Me lo contó alguien un día, o quizás fue un sueño, o tal vez una visión, pero es tan real que da angustia el solo hecho de pensar que fue verdad y que aún lo es en otros, aunque es una demostración de la posibilidad de bajar a tiempo.
Le contaron que el éxito era tener, y tener mucho, a costa de casi lo que fuera, aunque ese casi, llegado el caso, tampoco hacía falta que estuviera. La cuestión era tener mucho y, si podía ser, más que el vecino, el amigo o el compañero o, mejor dicho, eso era lo principal, tener más que el prójimo.
Lo dio todo, sacrificó su salud, sacrificó su familia, y lo tuvo todo, al menos todo lo que el dinero podía comprar, pero antes de irse de este mundo, descubrió que le habían engañado, que eso no era más que una falacia, un engaño, y entonces sí, entonces vio lo que era para él el triunfo, y no era tarde, porque pudo vivirlo, paladeándolo hasta el final.
Reencontró amigos, reencontró familia y tuvo que amputar una parte de su ser que creía suya, pero que no lo fue nunca, porque solo vivía en esa antigua vida suya, la de lujo y oropel, esa vida que apenas lo era, aunque en ella vivía una suerte de teatrillo. Tuvo que cercenarla para que la gangrena no se lo llevara antes de hora, de pura tristeza y desazón.

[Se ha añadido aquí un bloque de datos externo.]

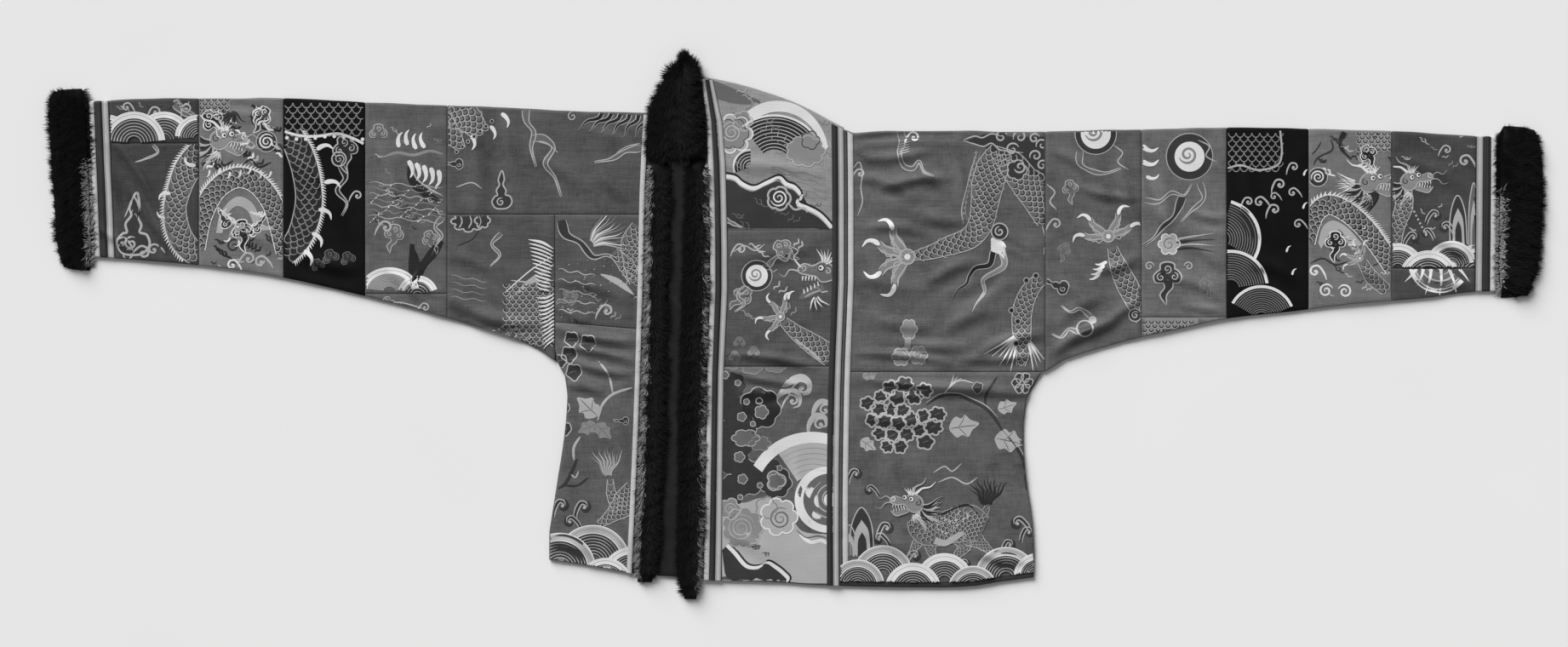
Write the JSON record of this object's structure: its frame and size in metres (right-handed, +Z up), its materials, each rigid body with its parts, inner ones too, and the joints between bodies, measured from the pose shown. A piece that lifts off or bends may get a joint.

Y entonces descubrió el placer de la compañía, de la charla, del paseo al sol, de la sonrisa sincera, del te quiero desde el corazón, del compartir, de la tarde de futbol, de la complicidad con el sobrino, del beso tierno, de la mirada de admiración desde lo más hondo, no por lo que tuvo o lo que hizo, si no por lo que era.
En algún lugar, alguien leerá esto y lo entenderá, porque será su momento de entenderlo o, a lo mejor, solo a lo mejor, llegará el día en que lo entienda y una sonrisa dibujará en su rostro la vivencia de la plenitud.